Angelo Tonelli (grecista scrittore)
Entrambe le divinità esprimono essenzialmente l’anelito spirituale che celebra l’aspetto divino degli istinti naturali dell’uomo e la profonda comunione condivisa dall’animale umano con la vita selvaggia e l’intero cosmo. Dioniso e Shiva sono dèi della vegetazione, protettori di animali ed alberi, vivono nelle foreste e nelle montagne in modo austero ed essenziale, nudi o abbigliati della sola pelle di animali selvatici, poiché essi sono manifestazioni del Riconoscimento della vera Natura dell’essere. Sono dunque ambedue “immagini archetipiche della vita indistruttibile”, personificazioni di quell’energia vitale conosciuta dai greci come Zoe: il soffio vitale del mondo a cui la morte non si può contrapporre, poiché a morire sono le singole vite e non la Vita in sé. Questa energia vitale indistruttibile è convenzionalmente rappresentata da simboli associati ad entrambi i culti, come il Toro, il Fallo (o Lingam nel caso di Shiva) e il Serpente, che identificano entrambe le divinità come personificazioni del principio maschile ascendente.
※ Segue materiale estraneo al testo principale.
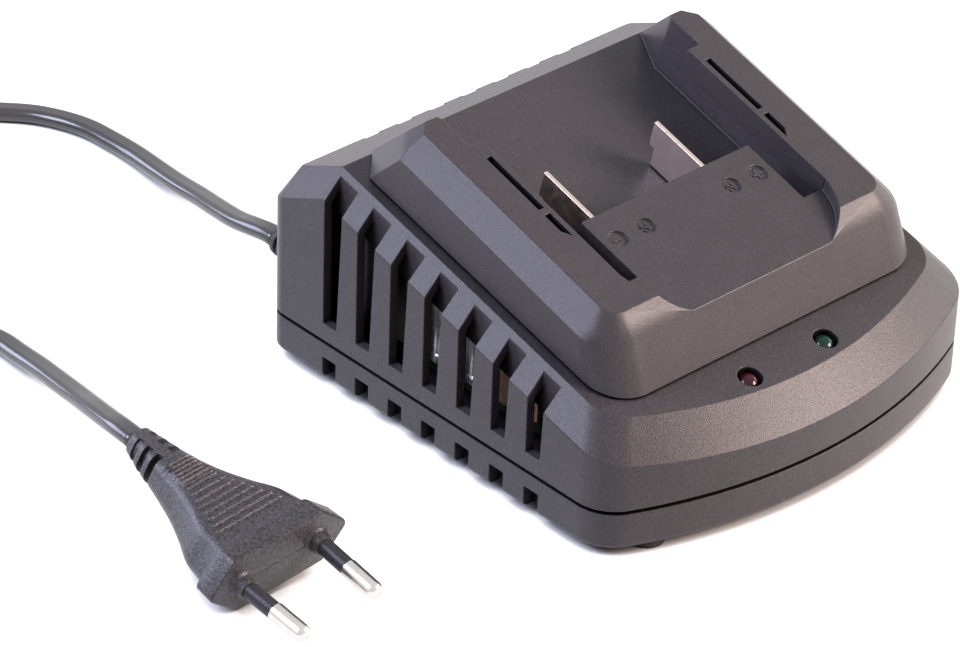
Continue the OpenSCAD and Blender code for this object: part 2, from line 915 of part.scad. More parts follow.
module film_capacitor() {
    color("#b9ad4a") board_block(small_film_at, small_film);
    color("#d7b83c") board_block(mains_film_at, mains_film);
}

choke_at = [-26, 30];
choke_r = 8;
choke_hole_r = 5;
choke_w = 7;

module line_choke() {
    color("#9c5a2c") on_board(choke_at) translate([0, 0, choke_r]) rotate([90, 0, 0])
        rotate_extrude($fn = 48)
            translate([choke_hole_r, -choke_w / 2]) square([choke_r - choke_hole_r, choke_w]);
}

fuse_at = [22, 43.6];
fuse_d = 5.2;
fuse_len = 14;

module fuse() {
    color("#d8d2c4") on_board(fuse_at) translate([-fuse_len / 2, 0, fuse_d / 2]) rotate([0, 90, 0])
        cylinder(d = fuse_d, h = fuse_len, $fn = 40);
}

bridge_at = [32, 22];
bridge_size = [4.4, 16, 12];

module bridge_rectifier() {
    color("#232326") board_block(bridge_at, bridge_size);
}

sink_at = [24, -6];
sink_t = 2;
sink_len = 32;
sink_h = 17;
sink_fins = 6;
fin_len = 6;
fin_t = 1.4;

module heat_sink() {
    color("#b4b6ba") on_board(sink_at) {
        translate([-sink_t / 2, -sink_len / 2, 0]) cube([sink_t, sink_len, sink_h]);
        for (i = [0:sink_fins - 1]) {
            y = (i / (sink_fins - 1) - 0.5) * (sink_len - 2 * sink_t) - fin_t / 2;
            translate([sink_t / 2 - eps, y, 0]) cube([fin_len, fin_t, sink_h]);
        }
    }
}

transistor = [4.4, 10, 12];
transistor_pitch = 16;
transistor_lift = 3;
transistor_lead = [0.6, 0.8];
lead_pitch = 2.54;

module power_transistor() {
    color("#222225") on_board(sink_at) for (side = [-1, 1]) {
        middle = side * transistor_pitch / 2;
        translate([-sink_t / 2 - transistor[0], middle - transistor[1] / 2, transistor_lift])
            cube(transistor);
        for (k = [-1:1]) {
            lead_y = middle + k * lead_pitch - transistor_lead[1] / 2;
            translate([-sink_t / 2 - transistor[0] * 0.6, lead_y, 0])
                cube([transistor_lead[0], transistor_lead[1], transistor_lift + eps]);
        }
    }
}

resistor_at = [-34.6, -7.2];
resistor_size = [6, 6.4, 13];

module ceramic_resistor() {
    color("#b08a66") board_block(resistor_at, resistor_size);
}

disc_at = [-34.8, -15];
disc_r = 4;
disc_t = 3.2;
disc_lift = 0.6;
disc_leg = 0.8;

module disc_capacitor() {
    color("#3c6ea8") on_board(disc_at) {
        translate([-disc_t / 2, 0, disc_r + disc_lift]) rotate([0, 90, 0])
            cylinder(r = disc_r, h = disc_t, $fn = 40);
        for (side = [-1, 1]) {
            translate([-disc_leg / 2, side * disc_r * 0.4 - disc_leg / 2, 0])
                cube([disc_leg, disc_leg, 2 * disc_lift]);
        }
    }
}

chip_at = [2, -30];
chip = [10, 6.4, 3.2];
chip_lift = 0.3;
chip_pins = 4;
chip_pin = [0.6, 0.8, 2];

module controller_chip() {
    color("#202023") on_board(chip_at) {
        translate([-chip[0] / 2, -chip[1] / 2, chip_lift]) cube(chip);
        for (i = [0:chip_pins - 1]) {
            x = (i - (chip_pins - 1) / 2) * lead_pitch;
            for (side = [-1, 1]) {
                pin_y = side * (chip[1] + chip_pin[1] - 2 * eps) / 2;
                translate([x - chip_pin[0] / 2, pin_y - chip_pin[1] / 2, 0]) cube(chip_pin);
            }
        }
    }
}

lead_r = 1;

// Point at the lower end of a blade's tail
function tail_end(x) =
    let (s = -block_back - wall - blade_root + blade_tail_w / 2)
    let (n = -blade_low - blade_tail)
    [x, s * cos(dock_angle) - n * sin(dock_angle), rim_z + s * sin(dock_angle) + n * cos(dock_angle)];

module output_leads() {
    for (x = [-blade_neg_x, blade_pos_x]) {
        p = tail_end(x);
        down = [0, sin(dock_angle), -cos(dock_angle)];
        color(x < 0 ? "#1c1c1e" : "#b3261e")
            swept([p, p + down, p + [0, -1.5, -3], [x * 0.9, -15, board_top + 14],
                [x * 0.8, -18, board_top + 8], [x * 0.7, -19, board_top + 3 * lead_r],
                [x * 0.7, -19, board_top]], lead_r, lead_r, 8, [1, 0, 0]);
    }
}

module mains_leads() {
    y0 = back_y - wall - gland_flange;
    for (k = [0, 1]) {
        x = -gland_x + (k == 0 ? -1.3 : 1.3);
        xe = -gland_x + 3.4 + 2.8 * k;
        y_turn = y0 - 1.8 + 1.2 * k;
        color(k == 0 ? "#6b4a2e" : "#3a5f9e")
            swept([[x, y0, mains_lead_z], [x, y_turn, mains_lead_z],
                [xe, y_turn - 2.4, mains_lead_z + 0.4], [xe, y0 - 5.6, mains_lead_z],
                [xe, y0 - 6.2, board_top + 1], [xe, y0 - 6.2, board_top]],
                mains_lead_r, mains_lead_r, 8, [1, 0, 0]);
    }
}

mains_lead_r = 0.9;
// Height at which the leads cross the heads of the board's screws
mains_lead_z = board_top + board_screw_head_h + mains_lead_r + loose;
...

Ma sia Shiva che Dioniso sono anche giovani divinità androgine, eterni adolescenti con caratteristiche maschili e femminili, spiriti di energia giocosa, distruttiva e trasformativa che li rivela come divinità ambivalenti, mutevoli, che esprimono paradosso, ambiguità e coincidenza di opposti come essenza ultima di quello stato divino in cui le dualità vengono meno.